-- Start of Collected data --
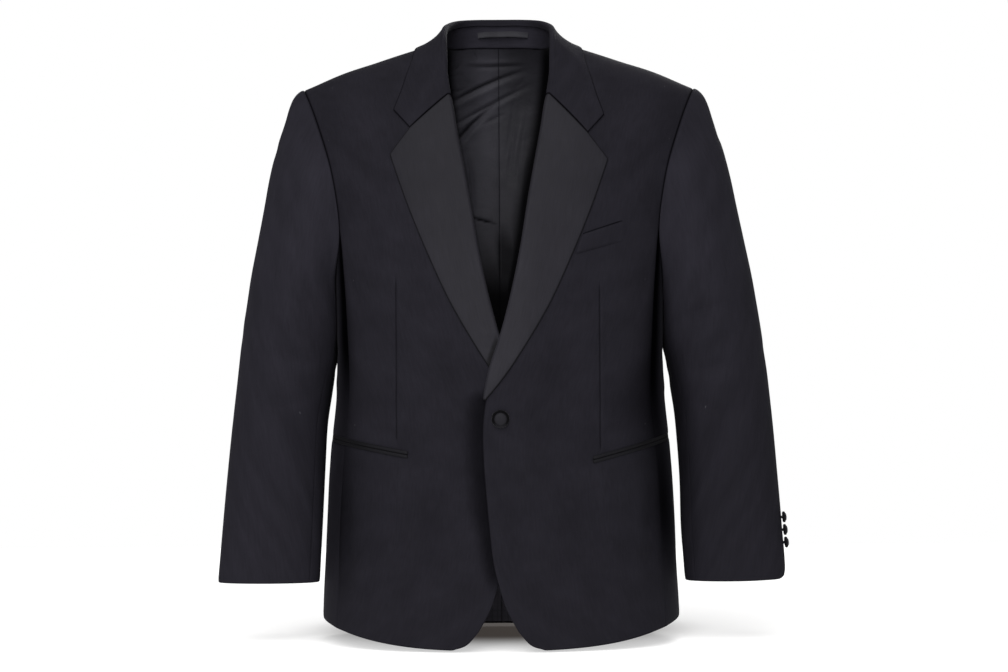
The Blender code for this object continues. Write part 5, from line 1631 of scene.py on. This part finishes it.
def lapel_surface(side):
    """One lapel: rows climb the roll line, and each runs round the roll and out over the front."""
    climb = spaced(ROLL_LENGTH, STEP)
    roll_z = BREAK_Z + (GORGE_Z - BREAK_Z) * climb
    roll = stacked(line_by_height(FRONT_EDGE, roll_z), roll_z)
    edge, out, along = roll_frame(roll_z, side)
    outline = metres(LAPEL_EDGE)
    length = run_length(outline)
    outer = curve_through(length / length[-1], outline, climb)
    outer[:, 1] -= feature_drop(side) * climb
    notch = metres(NOTCH) - (0, feature_drop(side))
    shares = lapel_shares(LAPEL_WIDTH, NOTCH_SHARE)
    bend = bent_row(roll[-1], notch, outer[-1], shares, NOTCH_SHARE)
    plane = roll[:, None] + (outer - roll)[:, None] * shares[None, :, None]
    plane += bend[None] * climb[:, None, None] ** 8
    panel = front_points(plane[..., 0], plane[..., 1], side)
    normals = form_normals(plane[..., 0], plane[..., 1], side)
    wall = cloth_sizes().wall
    stand_off = SEAT_GAP + wall
    bulge = LAPEL_BULGE * np.sin(math.pi * shares)[None, :, None] * climb[:, None, None]
    lying = panel + normals * (stand_off + bulge)
    turn_in = (TURN_IN[0] + (TURN_IN[1] - TURN_IN[0]) * climb)[:, None]
    base = (wall + ROLL_EASE * climb)[:, None]
    turned = turned_edge(edge, along, out, base, stand_off, turn_in)
    return np.concatenate((np.stack(turned, axis=1), lying), axis=1), shares


def sheet_normals(grid):
    """Normals of a turned-over sheet, outward on the part that lies on the panel."""
    normals = crossed_steps(grid)
    lying = normals[:, -1] * (grid[:, -1] - torso_axis(grid[:, -1]))
    return normals if lying.sum() > 0 else -normals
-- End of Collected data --
### Given instruction
Output the lines above verbatim and in full.

### Result of this exercise
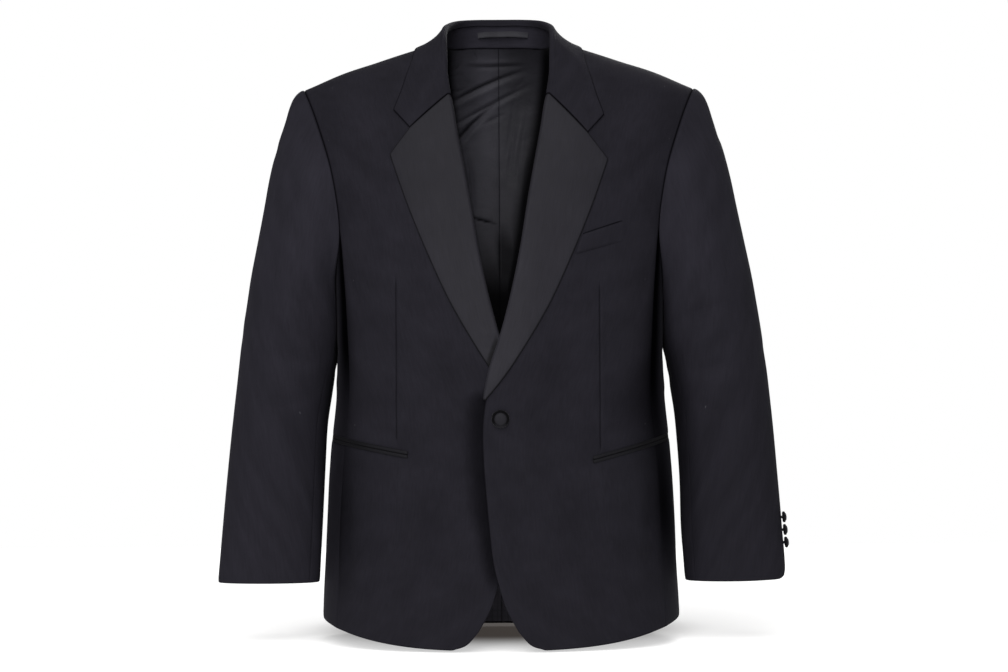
The Blender code for this object continues. Write part 5, from line 1631 of scene.py on. This part finishes it.
def lapel_surface(side):
    """One lapel: rows climb the roll line, and each runs round the roll and out over the front."""
    climb = spaced(ROLL_LENGTH, STEP)
    roll_z = BREAK_Z + (GORGE_Z - BREAK_Z) * climb
    roll = stacked(line_by_height(FRONT_EDGE, roll_z), roll_z)
    edge, out, along = roll_frame(roll_z, side)
    outline = metres(LAPEL_EDGE)
    length = run_length(outline)
    outer = curve_through(length / length[-1], outline, climb)
    outer[:, 1] -= feature_drop(side) * climb
    notch = metres(NOTCH) - (0, feature_drop(side))
    shares = lapel_shares(LAPEL_WIDTH, NOTCH_SHARE)
    bend = bent_row(roll[-1], notch, outer[-1], shares, NOTCH_SHARE)
    plane = roll[:, None] + (outer - roll)[:, None] * shares[None, :, None]
    plane += bend[None] * climb[:, None, None] ** 8
    panel = front_points(plane[..., 0], plane[..., 1], side)
    normals = form_normals(plane[..., 0], plane[..., 1], side)
    wall = cloth_sizes().wall
    stand_off = SEAT_GAP + wall
    bulge = LAPEL_BULGE * np.sin(math.pi * shares)[None, :, None] * climb[:, None, None]
    lying = panel + normals * (stand_off + bulge)
    turn_in = (TURN_IN[0] + (TURN_IN[1] - TURN_IN[0]) * climb)[:, None]
    base = (wall + ROLL_EASE * climb)[:, None]
    turned = turned_edge(edge, along, out, base, stand_off, turn_in)
    return np.concatenate((np.stack(turned, axis=1), lying), axis=1), shares


def sheet_normals(grid):
    """Normals of a turned-over sheet, outward on the part that lies on the panel."""
    normals = crossed_steps(grid)
    lying = normals[:, -1] * (grid[:, -1] - torso_axis(grid[:, -1]))
    return normals if lying.sum() > 0 else -normals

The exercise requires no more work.